I will note that the middle contour curve on this form is not correctly aligned, they should be cut into symmetrical halves by the central flow line for this exercise.

Moving on to your insect constructions your work is coming along well. You're demonstrating a good understanding of how the forms you draw exist in 3D space and connect together with specific relationships.

Because we're drawing on a flat piece of paper, we have a lot of freedom to make whatever marks we choose, but many of those marks would contradict the illusion you're trying to create and remind the viewer that they're just looking at a series of lines on a flat piece of paper. In order to avoid this and stick only to the marks that reinforce the illusion we're creating, we can force ourselves to adhere to certain rules as we build up our constructions. Rules that respect the solidity of our construction.

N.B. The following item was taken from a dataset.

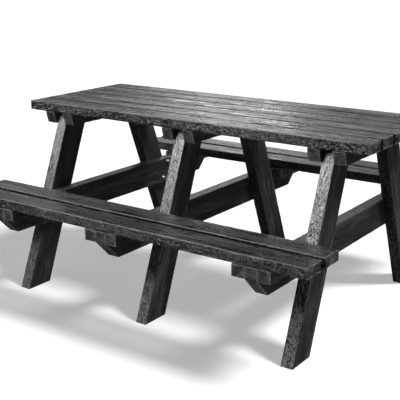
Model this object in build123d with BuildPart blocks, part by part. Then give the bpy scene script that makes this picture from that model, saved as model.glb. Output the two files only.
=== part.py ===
# Picnic table with two attached benches, carried by three A-frames of recycled plastic planks.
#
# X runs along the table (the left frame is at -X), Y from the front bench (-Y) to the rear bench
# (+Y), Z up. The origin is on the ground under the middle of the table. Millimetres.

from build123d import *
import os
from math import atan, cos, degrees, radians, sin, tan

# ---------------------------------------------------------------- driving dimensions
table_length = 1600
table_height = 760
board_width = 96
board_thickness = 40
edge_radius = 4.5              # rounding of the long edges of every plank and bar

tabletop_board_count = 6
tabletop_gap = 5

seat_length = 1580
seat_height = 444
seat_outer_y = 700             # half the overall width
seat_board_gap = 24

frame_centres = {"left": -637, "middle": -5, "right": 637}     # mid-planes of the legs
bearer_sides = {"left": 1, "middle": -1, "right": -1}          # side of the legs the bearer is on
frame_thickness = 50           # legs, bearers and cleats are all this thick

leg_width = 116
leg_lean = 21.35               # degrees from vertical
leg_foot_y = 543               # outer edge of the foot

seat_bearer_height = 115
end_chamfer = 72               # cut-off lower corners of the seat bearers

cleat_height = 45
cleat_length = 224

top_bearer_height = 50
top_bearer_half_length = 300   # at its upper edge
top_bearer_end_slant = 14      # how much shorter each end is at its lower edge

# ---------------------------------------------------------------- fasteners
bolt_diameter = 12
bolt_hole_radius = 6.5
coach_screw_length = 90
bolt_head_flats = 18
bolt_head_height = 7.5
nut_height = 10.8
washer_radius = 12
washer_thickness = 2.5
nut_recess_radius = 14
nut_recess_depth = 16
head_recess_depth = 12

screw_diameter = 8
screw_head_flats = 13
screw_head_height = 5.5
screw_clearance = 0.1          # radial gap between a screw and its pilot hole
screw_recess_radius = 8
screw_recess_depth = 12

# ---------------------------------------------------------------- derived sizes
under_top_z = table_height - board_thickness
under_seat_z = seat_height - board_thickness
bearer_mid_z = under_seat_z - seat_bearer_height / 2
cleat_mid_z = under_seat_z - cleat_height / 2
top_bearer_mid_z = under_top_z - top_bearer_height / 2
cleat_mid_y = seat_outer_y - cleat_length / 2
half_thickness = frame_thickness / 2

leg_slope = tan(radians(leg_lean))
leg_half_run = leg_width / cos(radians(leg_lean)) / 2          # half the foot's depth along Y

tabletop_pitch = board_width + tabletop_gap
tabletop_board_ys = [
    (i - (tabletop_board_count - 1) / 2) * tabletop_pitch for i in range(tabletop_board_count)
]
seat_outer_board_y = seat_outer_y - board_width / 2
seat_inner_board_y = seat_outer_board_y - board_width - seat_board_gap
seat_board_ys = {
    "front_outer": -seat_outer_board_y,
    "front_inner": -seat_inner_board_y,
    "rear_inner": seat_inner_board_y,
    "rear_outer": seat_outer_board_y,
}
ends = {"front": -1, "rear": 1}
flanks = {"left": -1, "right": 1}


def leg_centre_y(z):
    """Distance of a leg's centre line from the table's mid-plane at height z."""
    return leg_foot_y - leg_half_run - leg_slope * z


# Coach screws: two through the seat bearer into each leg, set on a diagonal.
coach_upper_z = bearer_mid_z + 38
coach_lower_z = bearer_mid_z - 38
coach_offset = 32
coach_yzs = [
    (leg_centre_y(coach_upper_z) + coach_offset, coach_upper_z),
    (leg_centre_y(coach_lower_z) - coach_offset, coach_lower_z),
]
coach_reach = coach_screw_length - washer_thickness - frame_thickness      # depth in the leg
coach_pilot_radius = bolt_diameter / 2 + screw_clearance
top_bolt_y = leg_centre_y(top_bearer_mid_z)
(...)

For example - once you've put a form down on the page, do not attempt to alter its silhouette. Its silhouette is just a shape on the page which represents the form we're drawing, but its connection to that form is entirely based on its current shape. If you change that shape, you won't alter the form it represents - you'll just break the connection, leaving yourself with a flat shape. We can see this most easily in this example of what happens when we cut back into the silhouette of a form.

Fortunately you don't cut inside your forms very much, but I've marked on your ant in red where you cut back inside the silhouette of the abdomen. Sometimes I think you accidentally cut inside your forms where there is a gap between passes on your ellipses. There is a way we can work with a loose ellipse and still build a solid construction. What you need to do if there is a gap between passes of your ellipse is to use the outer line as the foundation for your construction. Treat the outermost perimeter as though it is the silhouette's edge - doesn't matter if that particular line tucks back in and another one goes on to define that outermost perimeter - as long as we treat that outer perimeter as the silhouette's edge, all of the loose additional lines remain contained within the silhouette rather than existing as stray lines to undermine the 3D illusion. This diagram shows which lines to use on a loose ellipse.

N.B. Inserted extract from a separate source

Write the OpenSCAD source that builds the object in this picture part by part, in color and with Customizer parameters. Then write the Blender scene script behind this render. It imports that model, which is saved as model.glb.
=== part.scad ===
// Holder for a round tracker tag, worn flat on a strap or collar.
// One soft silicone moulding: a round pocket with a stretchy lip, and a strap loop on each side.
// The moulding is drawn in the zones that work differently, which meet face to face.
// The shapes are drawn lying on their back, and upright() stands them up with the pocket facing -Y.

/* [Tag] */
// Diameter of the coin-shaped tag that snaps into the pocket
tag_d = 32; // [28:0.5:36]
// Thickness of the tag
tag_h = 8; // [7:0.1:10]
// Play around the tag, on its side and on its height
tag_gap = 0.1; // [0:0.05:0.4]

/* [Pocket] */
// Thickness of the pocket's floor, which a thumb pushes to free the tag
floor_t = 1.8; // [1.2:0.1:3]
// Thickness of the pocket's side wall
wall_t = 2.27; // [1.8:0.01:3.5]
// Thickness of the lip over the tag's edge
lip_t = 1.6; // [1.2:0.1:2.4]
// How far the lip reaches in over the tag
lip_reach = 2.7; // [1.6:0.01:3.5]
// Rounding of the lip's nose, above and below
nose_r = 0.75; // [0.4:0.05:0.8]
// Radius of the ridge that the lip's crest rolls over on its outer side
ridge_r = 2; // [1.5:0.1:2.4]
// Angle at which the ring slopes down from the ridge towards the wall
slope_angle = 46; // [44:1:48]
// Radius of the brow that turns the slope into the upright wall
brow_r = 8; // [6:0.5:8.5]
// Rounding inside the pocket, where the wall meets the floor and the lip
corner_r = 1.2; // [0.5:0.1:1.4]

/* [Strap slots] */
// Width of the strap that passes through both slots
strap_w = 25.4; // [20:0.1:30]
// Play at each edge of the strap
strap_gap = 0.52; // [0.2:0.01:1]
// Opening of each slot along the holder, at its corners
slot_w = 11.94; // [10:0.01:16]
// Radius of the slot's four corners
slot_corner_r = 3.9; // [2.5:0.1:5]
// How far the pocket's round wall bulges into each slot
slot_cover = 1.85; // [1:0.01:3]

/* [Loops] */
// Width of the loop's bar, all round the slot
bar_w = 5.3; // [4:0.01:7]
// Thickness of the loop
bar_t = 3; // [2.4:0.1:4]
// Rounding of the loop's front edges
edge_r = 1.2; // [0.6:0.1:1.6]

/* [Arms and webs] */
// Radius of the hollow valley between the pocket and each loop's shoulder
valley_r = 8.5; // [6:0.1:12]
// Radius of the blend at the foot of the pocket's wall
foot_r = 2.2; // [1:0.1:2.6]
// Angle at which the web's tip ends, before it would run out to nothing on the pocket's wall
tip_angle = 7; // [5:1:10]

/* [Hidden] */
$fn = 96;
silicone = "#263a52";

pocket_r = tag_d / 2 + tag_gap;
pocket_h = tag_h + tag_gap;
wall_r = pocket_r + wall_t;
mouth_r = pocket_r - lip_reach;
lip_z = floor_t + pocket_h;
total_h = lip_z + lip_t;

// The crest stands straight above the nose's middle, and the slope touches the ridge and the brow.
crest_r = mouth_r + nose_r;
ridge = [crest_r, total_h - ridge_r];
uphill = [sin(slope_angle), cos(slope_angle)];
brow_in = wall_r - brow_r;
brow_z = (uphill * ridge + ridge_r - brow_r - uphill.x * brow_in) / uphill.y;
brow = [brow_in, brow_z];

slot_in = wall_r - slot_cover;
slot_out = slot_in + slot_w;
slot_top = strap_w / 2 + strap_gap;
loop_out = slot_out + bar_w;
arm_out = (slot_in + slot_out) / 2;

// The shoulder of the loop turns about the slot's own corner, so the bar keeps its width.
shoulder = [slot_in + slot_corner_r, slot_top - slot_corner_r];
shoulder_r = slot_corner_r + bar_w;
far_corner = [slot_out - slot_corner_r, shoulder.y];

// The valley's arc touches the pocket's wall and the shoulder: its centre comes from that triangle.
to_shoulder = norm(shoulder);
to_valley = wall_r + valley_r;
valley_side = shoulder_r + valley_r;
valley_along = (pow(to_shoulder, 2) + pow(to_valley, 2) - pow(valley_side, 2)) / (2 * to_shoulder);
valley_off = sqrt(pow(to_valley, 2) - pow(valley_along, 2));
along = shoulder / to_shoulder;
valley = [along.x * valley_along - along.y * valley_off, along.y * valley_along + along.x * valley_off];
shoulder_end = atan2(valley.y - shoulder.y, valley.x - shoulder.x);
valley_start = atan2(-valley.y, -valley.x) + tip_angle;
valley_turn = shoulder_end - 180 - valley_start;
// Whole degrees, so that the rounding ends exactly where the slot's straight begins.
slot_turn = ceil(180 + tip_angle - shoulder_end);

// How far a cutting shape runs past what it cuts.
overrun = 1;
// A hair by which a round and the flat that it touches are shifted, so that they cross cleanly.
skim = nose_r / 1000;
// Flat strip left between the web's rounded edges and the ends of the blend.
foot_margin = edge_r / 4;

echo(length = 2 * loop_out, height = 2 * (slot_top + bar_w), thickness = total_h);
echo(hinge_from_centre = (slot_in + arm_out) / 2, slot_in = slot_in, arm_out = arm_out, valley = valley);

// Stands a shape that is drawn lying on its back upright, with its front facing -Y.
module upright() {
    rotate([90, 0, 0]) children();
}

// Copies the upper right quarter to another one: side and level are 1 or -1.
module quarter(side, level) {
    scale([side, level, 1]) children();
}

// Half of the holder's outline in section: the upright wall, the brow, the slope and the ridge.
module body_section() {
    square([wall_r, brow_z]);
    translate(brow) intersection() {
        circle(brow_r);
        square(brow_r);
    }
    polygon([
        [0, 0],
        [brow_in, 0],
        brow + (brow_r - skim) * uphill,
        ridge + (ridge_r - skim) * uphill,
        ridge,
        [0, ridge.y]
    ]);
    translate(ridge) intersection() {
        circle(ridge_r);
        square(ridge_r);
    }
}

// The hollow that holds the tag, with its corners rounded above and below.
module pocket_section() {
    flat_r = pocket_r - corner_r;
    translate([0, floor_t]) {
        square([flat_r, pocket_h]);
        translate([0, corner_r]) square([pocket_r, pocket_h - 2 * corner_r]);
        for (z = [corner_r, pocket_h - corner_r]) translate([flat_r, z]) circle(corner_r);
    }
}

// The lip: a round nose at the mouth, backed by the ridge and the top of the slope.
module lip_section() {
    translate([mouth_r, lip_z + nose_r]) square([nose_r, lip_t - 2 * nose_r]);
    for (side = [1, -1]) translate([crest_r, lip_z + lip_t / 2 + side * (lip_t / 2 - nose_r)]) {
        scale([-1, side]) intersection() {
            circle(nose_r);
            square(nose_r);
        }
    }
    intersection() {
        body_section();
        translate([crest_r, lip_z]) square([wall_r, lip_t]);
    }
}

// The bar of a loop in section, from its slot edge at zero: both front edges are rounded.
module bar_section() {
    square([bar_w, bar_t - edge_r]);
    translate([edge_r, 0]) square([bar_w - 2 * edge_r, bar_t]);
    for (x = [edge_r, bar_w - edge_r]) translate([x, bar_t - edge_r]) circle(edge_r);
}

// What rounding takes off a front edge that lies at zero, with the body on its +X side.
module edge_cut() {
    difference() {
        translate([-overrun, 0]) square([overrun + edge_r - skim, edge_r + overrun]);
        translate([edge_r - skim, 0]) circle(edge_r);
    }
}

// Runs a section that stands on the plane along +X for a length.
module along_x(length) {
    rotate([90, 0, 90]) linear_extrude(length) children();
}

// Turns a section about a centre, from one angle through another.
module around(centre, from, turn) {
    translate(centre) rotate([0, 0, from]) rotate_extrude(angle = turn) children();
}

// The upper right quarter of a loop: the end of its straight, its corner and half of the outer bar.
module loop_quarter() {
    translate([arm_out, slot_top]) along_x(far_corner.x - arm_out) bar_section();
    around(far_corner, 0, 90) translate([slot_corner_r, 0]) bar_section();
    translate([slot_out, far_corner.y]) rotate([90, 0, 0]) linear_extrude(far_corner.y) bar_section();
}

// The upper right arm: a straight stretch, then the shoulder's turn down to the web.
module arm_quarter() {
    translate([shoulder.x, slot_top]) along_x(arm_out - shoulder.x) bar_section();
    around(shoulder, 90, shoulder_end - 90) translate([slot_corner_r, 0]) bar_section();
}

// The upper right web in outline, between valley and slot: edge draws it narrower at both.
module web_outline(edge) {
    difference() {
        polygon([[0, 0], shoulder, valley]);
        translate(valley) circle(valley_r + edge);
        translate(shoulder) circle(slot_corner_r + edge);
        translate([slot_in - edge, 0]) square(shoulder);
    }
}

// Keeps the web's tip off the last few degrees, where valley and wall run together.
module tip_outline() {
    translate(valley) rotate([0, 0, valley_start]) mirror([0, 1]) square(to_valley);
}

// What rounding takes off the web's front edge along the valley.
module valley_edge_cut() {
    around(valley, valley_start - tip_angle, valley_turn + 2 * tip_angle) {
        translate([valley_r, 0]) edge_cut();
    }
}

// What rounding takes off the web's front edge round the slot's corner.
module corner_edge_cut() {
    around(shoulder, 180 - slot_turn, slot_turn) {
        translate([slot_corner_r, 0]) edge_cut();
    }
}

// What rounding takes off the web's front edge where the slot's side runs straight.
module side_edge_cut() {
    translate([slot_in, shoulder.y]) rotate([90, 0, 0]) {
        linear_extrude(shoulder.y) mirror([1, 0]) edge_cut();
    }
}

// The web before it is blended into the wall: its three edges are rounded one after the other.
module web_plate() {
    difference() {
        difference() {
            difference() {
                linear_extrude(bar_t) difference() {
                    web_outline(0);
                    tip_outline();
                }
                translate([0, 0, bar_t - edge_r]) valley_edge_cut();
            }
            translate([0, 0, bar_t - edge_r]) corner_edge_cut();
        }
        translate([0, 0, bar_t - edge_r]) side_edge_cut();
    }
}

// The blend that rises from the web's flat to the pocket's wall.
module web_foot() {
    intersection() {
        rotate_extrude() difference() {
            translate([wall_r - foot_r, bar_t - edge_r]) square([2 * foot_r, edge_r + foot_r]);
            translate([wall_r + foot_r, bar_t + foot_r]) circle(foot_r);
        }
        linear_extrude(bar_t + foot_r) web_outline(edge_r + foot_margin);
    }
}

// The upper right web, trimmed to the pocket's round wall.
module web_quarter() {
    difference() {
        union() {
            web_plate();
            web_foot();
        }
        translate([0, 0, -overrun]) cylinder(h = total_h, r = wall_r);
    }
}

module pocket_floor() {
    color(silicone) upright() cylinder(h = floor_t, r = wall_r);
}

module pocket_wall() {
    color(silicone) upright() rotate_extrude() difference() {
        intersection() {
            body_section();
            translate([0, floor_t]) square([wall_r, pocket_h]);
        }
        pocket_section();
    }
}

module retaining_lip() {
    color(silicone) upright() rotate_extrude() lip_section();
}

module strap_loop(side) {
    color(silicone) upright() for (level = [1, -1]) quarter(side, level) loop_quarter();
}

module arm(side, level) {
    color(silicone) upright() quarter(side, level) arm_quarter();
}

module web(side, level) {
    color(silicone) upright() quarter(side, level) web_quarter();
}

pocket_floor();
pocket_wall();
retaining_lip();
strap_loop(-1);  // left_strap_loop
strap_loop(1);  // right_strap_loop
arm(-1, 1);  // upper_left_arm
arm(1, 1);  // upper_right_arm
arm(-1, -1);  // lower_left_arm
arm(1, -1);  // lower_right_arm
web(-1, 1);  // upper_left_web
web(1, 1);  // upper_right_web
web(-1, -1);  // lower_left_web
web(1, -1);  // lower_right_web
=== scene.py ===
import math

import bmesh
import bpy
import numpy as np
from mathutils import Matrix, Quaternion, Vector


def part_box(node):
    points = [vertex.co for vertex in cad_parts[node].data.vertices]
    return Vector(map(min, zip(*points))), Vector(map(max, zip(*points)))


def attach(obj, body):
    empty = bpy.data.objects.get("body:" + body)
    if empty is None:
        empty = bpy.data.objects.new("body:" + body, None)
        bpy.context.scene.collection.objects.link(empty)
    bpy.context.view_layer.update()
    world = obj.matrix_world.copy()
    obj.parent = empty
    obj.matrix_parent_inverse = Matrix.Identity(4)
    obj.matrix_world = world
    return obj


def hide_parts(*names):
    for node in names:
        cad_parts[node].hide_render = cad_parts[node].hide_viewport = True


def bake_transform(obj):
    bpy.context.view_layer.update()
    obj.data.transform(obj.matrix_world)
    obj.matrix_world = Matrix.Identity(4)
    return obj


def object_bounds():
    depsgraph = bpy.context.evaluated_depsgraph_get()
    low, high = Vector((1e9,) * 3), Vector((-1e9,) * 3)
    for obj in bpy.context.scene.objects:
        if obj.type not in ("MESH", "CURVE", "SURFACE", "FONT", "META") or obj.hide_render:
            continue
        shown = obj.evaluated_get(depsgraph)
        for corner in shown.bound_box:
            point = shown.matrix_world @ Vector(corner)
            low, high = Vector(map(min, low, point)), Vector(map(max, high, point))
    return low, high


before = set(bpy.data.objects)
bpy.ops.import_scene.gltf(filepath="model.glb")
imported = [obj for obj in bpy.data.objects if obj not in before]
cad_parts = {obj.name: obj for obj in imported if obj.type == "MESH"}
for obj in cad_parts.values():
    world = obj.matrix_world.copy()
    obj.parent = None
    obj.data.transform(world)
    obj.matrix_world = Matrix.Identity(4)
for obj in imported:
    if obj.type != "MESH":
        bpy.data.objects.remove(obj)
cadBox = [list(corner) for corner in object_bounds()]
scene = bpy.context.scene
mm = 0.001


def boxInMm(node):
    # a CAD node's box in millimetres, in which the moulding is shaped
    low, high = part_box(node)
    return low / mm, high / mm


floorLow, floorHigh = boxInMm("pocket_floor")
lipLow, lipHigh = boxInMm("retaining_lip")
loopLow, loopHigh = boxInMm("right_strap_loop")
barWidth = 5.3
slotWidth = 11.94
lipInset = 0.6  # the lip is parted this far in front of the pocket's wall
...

On the same image I marked in blue where you attempted to extend your silhouette without really providing enough information for us to understand how that new addition was meant to exist in 3D space.

On this beetle I've marked in green where you've done an excellent job of adding a complete 3D form to your construction, and in blue where you added a partial shape instead. There's also a small red section where it looks like you draw a form and then redrew part of it smaller, cutting into the silhouette in the process.

Instead, when we want to build on our construction or alter something we add new 3D forms to the existing structure. forms with their own complete silhouettes - and by establishing how those forms either connect or relate to what's already present in our 3D scene. We can do this either by defining the intersection between them with contour lines (like in lesson 2's form intersections exercise), or by wrapping the silhouette of the new form around the existing structure as shown here.

This is all part of understanding that everything we draw is 3D, and therefore needs to be treated as such in order for both you and the viewer to believe in that lie.

You can see this in practice in this beetle horn demo, as well as in this ant head demo You can also see some good examples of this in the lobster and shrimp demos on the informal demos page As Uncomfortable has been pushing this concept more recently, it hasn't been fully integrated into the lesson material yet (it will be when the overhaul reaches Lesson 4). Until then, those submitting for official critiques basically get a preview of what is to come.

I noticed a couple of places, such as the legs on this ant where you'd attempted to add a structure that consists of a single line. A line is infinitely thin, and for the purposes of these exercises does not represent a 3D form. Always draw a complete form, rather than a single line. This may make the proportions of your construction differ slightly from the reference material, but will help maintain the 3D illusion we're trying to create with these exercises.

There are just a few spots where it looks like you redrew a line to automatically reinforce or correct it. I get the sense that you're aware that you should be reserving your extra line weight for clarifying overlaps between forms, but you aren't always sticking to that. So keep that in mind as you move forward. Ghost your lines as much as you need to, but only draw them once.

The next thing I wanted to talk about is leg construction. It looks like you tried out some different strategies for constructing legs. It's not uncommon for students to be aware of the sausage method as introduced here, but to decide that the legs they're looking at don't actually seem to look like a chain of sausages, so they use some other strategy.

The key to keep in mind here is that the sausage method is not about capturing the legs precisely as they are - it is about laying in a base structure or armature that captures both the solidity and the gestural flow of a limb in equal measure, where the majority of other techniques lean too far to one side, either looking solid and stiff or gestural but flat. Once in place, we can then build on top of this base structure with more additional forms shown in these examples here, here, and in this ant leg demo and also here on this dog leg demo as this strategy is the one we would like you to use for animal constructions too.

So, while it does look like you're working with the sausage method on some of your constructions, be aware that this method is pretty specific. Here is an example of a construction that uses the sausage method in some places but not others. Make sure you draw through, so you have a complete sausage form, not just a partial shape. Then, remember to add a contour curve to define the intersection between sausage forms at the joints. These little contour curves might seem insignificant but they do tell the viewer a lot of information about how the forms are orientated in space as well as reinforcing the structure of your legs by establishing how the forms connect together. So be sure to remember to include them in future.

Okay, I think that covers it. You're doing a good job so I'll go ahead and mark this lesson as complete. Keep these points in mind as you continue with lesson 5, as they will apply to animal constructions too.